→ Your task:
Return, word for word, the lines from the line holding "obj.matrix_world = world" through the line holding "imported = [obj". Include both end lines and no others.
::::
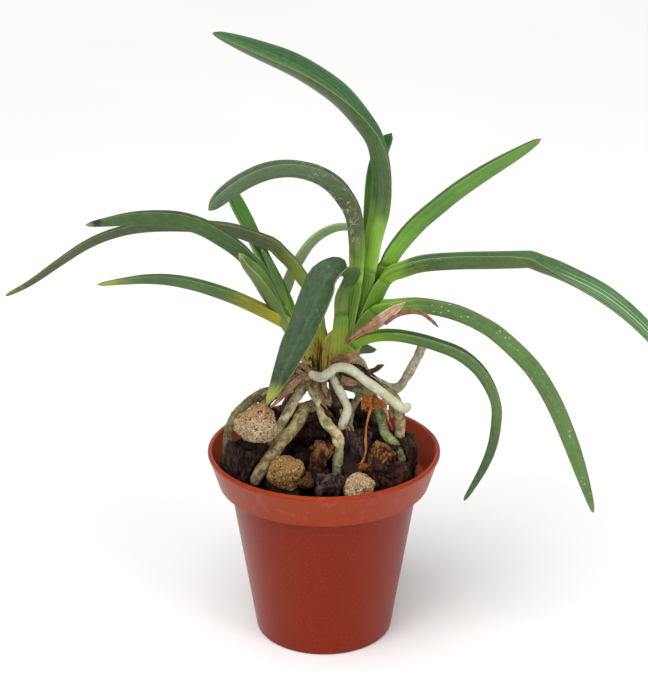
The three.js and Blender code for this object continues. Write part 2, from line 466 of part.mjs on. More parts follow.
// Dry remains: old sheaths, a withered stalk and a bare root core.
const DRY = {
  dry_sheath_right: {
    spine: [[5.2, -4.4, 75], [8, -5, 77.4], [11, -5.6, 79.3], [13.5, -6.2, 81.4], [16, -6.8, 83.8], [18.6, -7.4, 86.4]],
    face: [[-0.5, -0.6, 0.6], [-0.6, -0.7, 0.5]], arms: [1, 1.6, 2, 1.8, 1.2], open: [30, 50, 60], taper: 4, keel: 0.8, steps: 10,
  },
  dry_stalk: {
    spine: [[13.8, -7.6, 81], [16, -8, 82.9], [18.5, -8, 83.8], [21.5, -8, 83.8], [23.6, -8.2, 82.6], [26, -8.6, 80.4]],
    face: [[0, 0, 1], [0.3, 0, 1]], arms: [0.8, 0.8], open: [40, 40], taper: 9, keel: 0.8, steps: 8,
  },
  dry_sheath_low: {
    spine: [[1.6, -4.2, 69.8], [5, -5, 71.2], [8.8, -5.8, 73.2]],
    face: [[-0.3, -0.8, 0.6], [-0.4, -0.8, 0.5]], arms: [1.2, 1.5, 1], open: [40, 50], taper: 4, keel: 0.8, steps: 5,
  },
  dry_sheath_foot: {
    spine: [[1.4, -4, 65.6], [4.6, -4.8, 65.8], [8.4, -5.2, 65.2]],
    face: [[0, -0.9, 0.5], [0, -0.9, 0.5]], arms: [1, 1.4, 1], open: [45, 50], taper: 5, keel: 0.8, steps: 5,
  },
  dry_sheath_left: {
    spine: [[-3.6, -1.6, 68.6], [-6.4, -3.4, 66.8], [-8.1, -6, 64.8], [-9.8, -9, 63]],
    face: [[-0.6, -0.6, 0.6], [-0.6, -0.5, 0.6]], arms: [1.4, 1.8, 1.2], open: [50, 60, 50], taper: 3, keel: 0.8, steps: 7,
  },
  dry_strip_hanging: {
    spine: [[-0.6, -3.8, 65.6], [0, -5.2, 64.2], [0.7, -6.4, 62.6], [1.6, -7.6, 60.4]],
    face: [[0, -1, 0.2], [0.2, -1, 0]], arms: [0.8, 1.2, 1], open: [55, 60], taper: 5, keel: 0.8, steps: 6,
  },
  dry_bract: {
    spine: [[9.8, 5, 63.8], [12, 4.6, 64.6], [14.2, 4, 66.4]],
    face: [[0, -0.6, 0.8], [0, -0.6, 0.8]], arms: [0.9, 1, 0.9], open: [40, 45], taper: 6, keel: 0.8, steps: 4,
  },
};
for (const [name, each] of Object.entries(DRY)) {
  add(litter, name, FINISH.straw, each.spine[0], (extra) => blade(each, extra));
}

const BARE_CORE = { spine: [[10.6, -7.6, 63], [10.7, -8, 60.5], [9.9, -8.6, 56.7], [9.6, -9.4, 53.5], [9.6, -10.4, 50.4], [8.4, -11.8, 47.6]], radius: 0.45, tip: 0.8 };
const CORE_TUFTS = [
  { at: [9.9, -8, 62], radii: [1.5, 1.1, 2], seed: 3, rough: 0.25, detail: 1 },
  { at: [12.8, -7.8, 61.6], radii: [2.2, 1.1, 1.5], seed: 5, rough: 0.25, detail: 1 },
  { at: [9, -12, 47.4], radii: [1.6, 1.2, 0.8], seed: 8, rough: 0.25, detail: 1 },
];
add(litter, "bare_root_core", FINISH.deadRoot, BARE_CORE.spine[0], (extra) =>
  CORE_TUFTS.reduce((body, tuft) => body.add(lump(tuft, extra)), root(BARE_CORE, extra)));

// Pumice and the larger pieces of bark, each its own piece, then the heap that they lie in.
const STONES = {
  pumice_large: { at: [-15.3, -14.2, 58.8], radii: [4.9, 4.1, 4.9], seed: 1.2 },
  pumice_front: { at: [-8.8, -18.2, 48.8], radii: [4, 3.4, 3.8], seed: 2.6 },
  pumice_chip: { at: [-4.4, -19.4, 47.6], radii: [2.2, 2.2, 2.1], seed: 4.1, detail: 1 },
  pumice_right: { at: [8, -20.3, 46.2], radii: [3.2, 2.9, 3], seed: 5.3 },
  pumice_back: { at: [-3, 19, 46.5], radii: [4, 3.6, 3.2], seed: 6.4, detail: 1 },
};
for (const [name, each] of Object.entries(STONES)) {
  add(potting, name, FINISH.pumice, each.at, (extra) => lump(each, extra));
}
const BARK = {
  bark_left: { at: [-18.6, -12.8, 48.6], size: [6, 6, 10.5], turn: [0.1, 0.15, 0.5], seed: 31 },
  bark_behind: { at: [-4.4, -4, 51.6], size: [8, 5, 6.5], turn: [0.5, 0.3, 0.2], seed: 32 },
  bark_split: { at: [-1, -13, 50], size: [4, 3, 7.5], turn: [0.1, 0.3, 0.3], seed: 33 },
  bark_front: { at: [2, -19, 44.8], size: [7.5, 5, 6.5], turn: [0.3, 0.1, 0.1], seed: 34 },
  bark_middle: { at: [7.6, -8, 50.4], size: [5.6, 5, 8.6], turn: [-0.1, 0.1, 0.3], seed: 35 },
  bark_orange: { at: [13.4, -9.6, 49], size: [6, 4.5, 5.5], turn: [0.2, 0.4, 0.6], seed: 36 },
  bark_right: { at: [15.4, -14, 44.6], size: [8.5, 6.5, 9.5], turn: [0.15, -0.15, -0.3], seed: 37 },
  bark_far_right: { at: [18, -6, 47], size: [6.4, 7, 11], turn: [0.1, 0.1, 0.1], seed: 38 },
  bark_back: { at: [6.5, 15, 48.5], size: [9, 6, 6], turn: [0.3, 0.1, 0.4], seed: 39 },
  bark_back_left: { at: [-14, 13, 47.5], size: [8, 6, 8], turn: [0.2, 0.3, -0.6], seed: 40 },
};
for (const [name, each] of Object.entries(BARK)) {
  add(potting, name, FINISH.bark, each.at, (extra) => chunk(each, extra));
}
add(potting, "potting_bark", FINISH.heap, [0, 0, POT.floor], heapSolid);

const pot = new THREE.Mesh(geometryOf(potSolid()), FINISH.pot);
pot.name = "pot";
holder.add(pot);

export default orchid;
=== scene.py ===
import math
import random

import bmesh
import bpy
from mathutils import Euler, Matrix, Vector, noise


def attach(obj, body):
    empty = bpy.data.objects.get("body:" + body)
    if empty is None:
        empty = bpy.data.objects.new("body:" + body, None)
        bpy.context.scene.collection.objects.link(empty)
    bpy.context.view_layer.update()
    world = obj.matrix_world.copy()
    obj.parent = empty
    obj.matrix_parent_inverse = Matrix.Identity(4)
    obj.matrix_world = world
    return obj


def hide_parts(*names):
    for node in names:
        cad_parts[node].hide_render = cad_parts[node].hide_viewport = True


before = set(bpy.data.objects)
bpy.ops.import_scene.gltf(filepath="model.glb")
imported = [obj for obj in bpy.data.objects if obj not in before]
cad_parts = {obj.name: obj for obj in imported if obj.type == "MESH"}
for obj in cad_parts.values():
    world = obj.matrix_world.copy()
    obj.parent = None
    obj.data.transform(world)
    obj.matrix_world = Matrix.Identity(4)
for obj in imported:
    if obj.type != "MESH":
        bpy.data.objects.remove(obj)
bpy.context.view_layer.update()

# A young wind orchid in a small plastic pot: two fans of keeled, channelled leaves on a heap of bark and pumice.
# Sizes in the tables are millimetres, as in the part's source; every mesh is in metres, in the same frame.
MM = 0.001
POT = {
    "height": 47, "rimRadius": 27.5, "lip": 1.2, "bandHeight": 8.4, "bandFootRadius": 25.1,
    "shoulderRadius": 22.4, "baseRadius": 16.5, "wall": 0.9, "floor": 1.4, "facets": 144,
}
DRAIN = {"holes": 5, "radius": 2, "ring": 10, "facets": 28}
HEAP = {"top": 51, "fall": 0.0095, "frontTilt": 0.1, "rightEdge": 12, "rightTilt": 0.6}
BLADE = {"keel": 1.3, "edge": 0.5, "sides": 36}
HEAP_FINENESS, BARK_FINENESS, PUMICE_FINENESS = 0.55, 0.23, 0.19
CRUMBS, CRUMBS_REACH = 300, 22.6
FIBRES_PER_STEM, THREADS_PER_TUFT = 34, 110
BARE_CORE_RADIUS = 0.27
SUNK_FOOT = 4
SEED = 20
noise.seed_set(SEED)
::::
→ Exercise solution:
    obj.matrix_world = world
    return obj


def hide_parts(*names):
    for node in names:
        cad_parts[node].hide_render = cad_parts[node].hide_viewport = True


before = set(bpy.data.objects)
bpy.ops.import_scene.gltf(filepath="model.glb")
imported = [obj for obj in bpy.data.objects if obj not in before]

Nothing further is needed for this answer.